Toronto could only manage a 3- 3 split against Oakland and Minnesota last week, and while going .500 on a road trip is never a bad thing (3 – 3 last week, and 5 – 5 total) they’ll feel there should have been more.  Yes, Oakland was above .500 and suprisingly competitive coming into the series, but they were an offensively challenged team missing their biggest offensive weapon after Yoenis Cespedes hit the DL with a hand injury.  Minnesota was the worst team in all of baseball when the Jays came to town, and they were hurt by the loss of Justin Morneau with a wrist injury.

But still, both teams earned a split against Toronto, which has to go down as an opportunity lost.  The Jays had a chance in all three of the games they lost – blowing a lead in the ninth in one, and leaving the tying run stranded in scoring position in the ninth in the other two – but came up just a bit short. 

It makes things even more frustrating when you consider the upcoming schedule.  The next 16 games come against opponents (Tampa Bay, New York Yankees, New York Mets, Texas, and Baltimore) with a combined record of 125 – 83. 

No cupcakes there…

2. Slowly But Surely

He entered 2012 as one of the most feared hitters in baseball.  He finished April as one the most disappointing. 

But Jose Bautista looks like he is slowly but surely rounding back into form.  In six games last week he produced a batting line more in line with what we have come to expect from him: 6 for 22, .273 average, .385 OBP, 1.066 OPS, 3 HR,  3 RBI, 3 BB and only 1 K.  The week improved his season average 15 points to .198, and his season OPS 69 points to .737. 

May has been a much better month for Jose.  While his batting average is still low, his production has greatly improved.  Bau finished April with a .634 OPS, but has exploded for a .938 OPS in May.  Obviously we’d like to see more HR from him, but the fact remains that after last week Bautista is now sitting T-6 in the AL in homers.  His 8 bombs are more than Miguel Cabrera, Mike Napoli, David Ortiz, Adrian Beltre, Prince Fielder, Carlos Pena, Mark Teixeira, Adrian Gonzalez, and Albert Pujols have hit. 

Put in that context, Jose doesn’t look that bad at all.  And he’s only getting better.

3. One Streak Ends…But One Begins

It was bound to end at some point, especially considering the youth and inexperience of the Jays rotation.  The fact that it even lasted as long as it did has to qualify as a surprise.  I’m talking about Toronto’s streak of having a starter go at least five innings in a game, a streak that ended at 34 on Friday night in Minnesota.  Kyle Drabek lasted only 4.1 IP, and funny enough I thought that it was one of his most impressive starts of the season.

That he didn’t have his best stuff was obvious from the beginning, when he walked the bases loaded in the first inning.  But he allowed a total of four walks and four hits, yet only three runs.
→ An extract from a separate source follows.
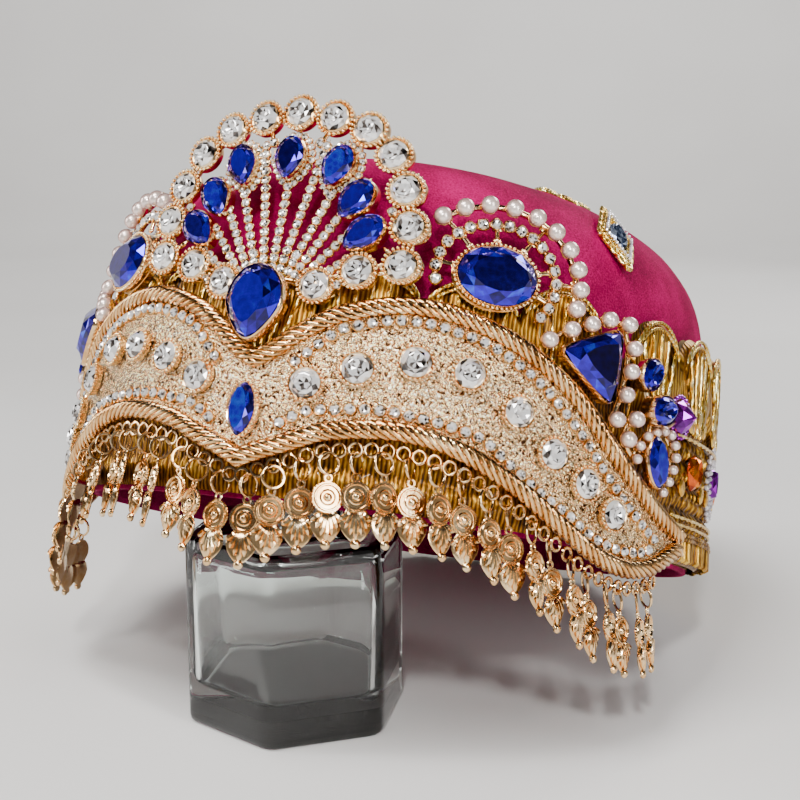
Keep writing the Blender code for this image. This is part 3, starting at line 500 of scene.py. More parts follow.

It was a text book case of pitching out of trouble, something his five strikeouts greatly assisted in. I thought it was his most impressive start because of what could have been.  The 2011 version of Drabek would have folded up shop in the first inning, probably walked a few more and maybe given up one or two game-changing hits.  He wouldn’t have made it out of the inning and the Jays would have been behind big time.  Instead, he kept the team in the game, a game they very nearly won.

And just in case anybody else in baseball thought that Friday was the speed bump that would collapse Toronto’s pitching machine, think again.  A new streak has already started as Hutchison threw 6 innings on Saturday, followed by 5.1 IP from Romero yesterday.